The Distinguished Service to Myrmecology Award

The Ant Course Distinguished Service Award is presented by Ant Course to honor a lifetime of achievement in the study of ants. The Award is especially intended to acknowledge individuals who have through their research, their writing, or through their personal effort and example, have provided help, encouragement, training, or inspiration to others in Myrmecology, or who have opened the doors to a wider appreciation of ants for the public.

 

2003 Award:

Dr.

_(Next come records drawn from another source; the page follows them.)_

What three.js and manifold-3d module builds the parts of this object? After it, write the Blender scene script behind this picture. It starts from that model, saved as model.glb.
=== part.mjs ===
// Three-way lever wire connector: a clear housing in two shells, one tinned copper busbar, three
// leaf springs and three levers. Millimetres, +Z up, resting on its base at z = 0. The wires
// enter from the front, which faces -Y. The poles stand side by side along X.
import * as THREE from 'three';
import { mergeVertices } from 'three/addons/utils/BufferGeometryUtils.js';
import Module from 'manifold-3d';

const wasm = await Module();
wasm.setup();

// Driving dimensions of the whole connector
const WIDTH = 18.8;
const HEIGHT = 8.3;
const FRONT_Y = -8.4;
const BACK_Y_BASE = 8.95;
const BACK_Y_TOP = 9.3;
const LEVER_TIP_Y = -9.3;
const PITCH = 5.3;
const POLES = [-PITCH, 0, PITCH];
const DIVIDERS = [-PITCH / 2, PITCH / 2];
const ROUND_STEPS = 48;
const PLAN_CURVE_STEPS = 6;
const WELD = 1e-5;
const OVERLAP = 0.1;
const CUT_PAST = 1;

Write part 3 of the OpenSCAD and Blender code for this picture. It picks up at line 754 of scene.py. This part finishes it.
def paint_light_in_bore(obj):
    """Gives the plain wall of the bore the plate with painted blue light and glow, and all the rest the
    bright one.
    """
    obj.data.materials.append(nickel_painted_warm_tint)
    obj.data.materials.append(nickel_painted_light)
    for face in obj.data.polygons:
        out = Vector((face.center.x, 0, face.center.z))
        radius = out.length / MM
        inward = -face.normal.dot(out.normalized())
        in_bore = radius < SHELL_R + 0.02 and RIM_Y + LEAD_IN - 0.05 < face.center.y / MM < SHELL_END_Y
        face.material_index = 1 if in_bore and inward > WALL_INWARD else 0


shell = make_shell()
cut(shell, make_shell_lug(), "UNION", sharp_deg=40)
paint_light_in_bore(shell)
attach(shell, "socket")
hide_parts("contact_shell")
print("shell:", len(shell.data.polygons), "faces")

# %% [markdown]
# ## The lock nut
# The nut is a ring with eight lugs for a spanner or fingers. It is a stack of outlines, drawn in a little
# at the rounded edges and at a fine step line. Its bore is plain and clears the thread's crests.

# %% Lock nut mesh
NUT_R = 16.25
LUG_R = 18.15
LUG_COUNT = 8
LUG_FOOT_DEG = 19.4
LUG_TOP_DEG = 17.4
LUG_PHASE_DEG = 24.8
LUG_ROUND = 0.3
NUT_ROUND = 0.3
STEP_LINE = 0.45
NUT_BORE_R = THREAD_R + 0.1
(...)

Wade Sherbrooke and Emily Sherbrooke
For their long and wise stewardship of the Southwestern Research Station, the crown jewel of North American field stations and the center of ant research in the American West, for providing assistance and encouragement at every step in developing the Ant Course, and most of all, for providing the Ant Course with a home.

 

2002 Awards:

Dr. Howard Topoff (right)
For his long and illustrious career in ecology and behavioral biology, the breadth and depth of his pioneering research on slave-making ants and army ants, and his long-term fostering and encouragement of ant research in the Chiricahua Mountains

Prof. Dr. Bert Hölldobler (left)
For the sustained excellence of his research concerning nearly every aspect of ant sociobiology, the critical role he has played in the training and development of a new generation of social insect biologists, and for his synthetic studies, that have brought to wonders of the ant world to an ever larger audience.